Wed | Sep 30, 2020

Region warned to be prepared for floods, cyclones and landslides

Published:Wednesday | August 26, 2020 | 12:00 AM
Contributed photo

BRIDGETOWN, Barbados (CMC): - The Barbados-based Caribbean Climate Outlook Forum is warning of high flooding and landslides as well as strong tropical cyclones as the region comes to grips with the peak of the 2020 wet season.

In its latest Caribbean climate outlook released Wednesday, the agency said the peak of the wet season in Belize is forecast to feature particularly high flooding, flash floods, potential landslides and strong tropical cyclone activity.

“A possible La Niña event increases the probability of such hazards. Until October, heat stress will likely be higher than in most years due to very high humidity and temperatures. On a brighter note, copious rains should ease drought concerns during this period for the most part. The Guianas are in their hot, dry season until late November,” it added.

It said that as of August 1, severe or worse shorter-term drought has developed in Dominica, Guadeloupe, French Guiana, Hispaniola, Martinique, St Lucia, Trinidad and Tobago, while long-term drought will affect The Bahamas, Belize, Cayman Islands, the Dominican Republic, and the Windward Islands, excluding Dominica and Grenada.

“Long-term drought should slowly ease and concerns decrease in most affected areas, particularly after August. By the end of November, long-term drought concern will evolve in Martinique, Suriname, and Trinidad, and may possibly persist in parts of western Belize, Dominica, coastal French Guiana, northern Guyana, St Lucia, St Vincent, and Tobago.”

The agency said that there are indications that climatic conditions during the early 2020-21 dry season may be characteristic of a La Niña, being wetter than usual except in The Bahamas, Belize, Cayman Islands and Cuba.

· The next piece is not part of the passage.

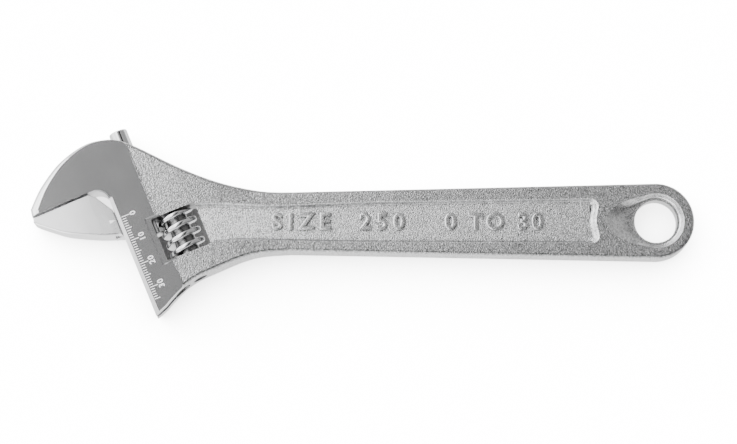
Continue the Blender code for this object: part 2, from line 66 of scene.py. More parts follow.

“This results in a lingering potential for flooding, flash floods, landslides and associated hazards through the end of 2020. In addition, tropical cyclone activity may still occur as late as December. On a brighter note, chances are good that long-term drought impacts will completely subside, including in Trinidad, which may enter the dry season in a drought. Comfortably cool temperatures are expected,” it added.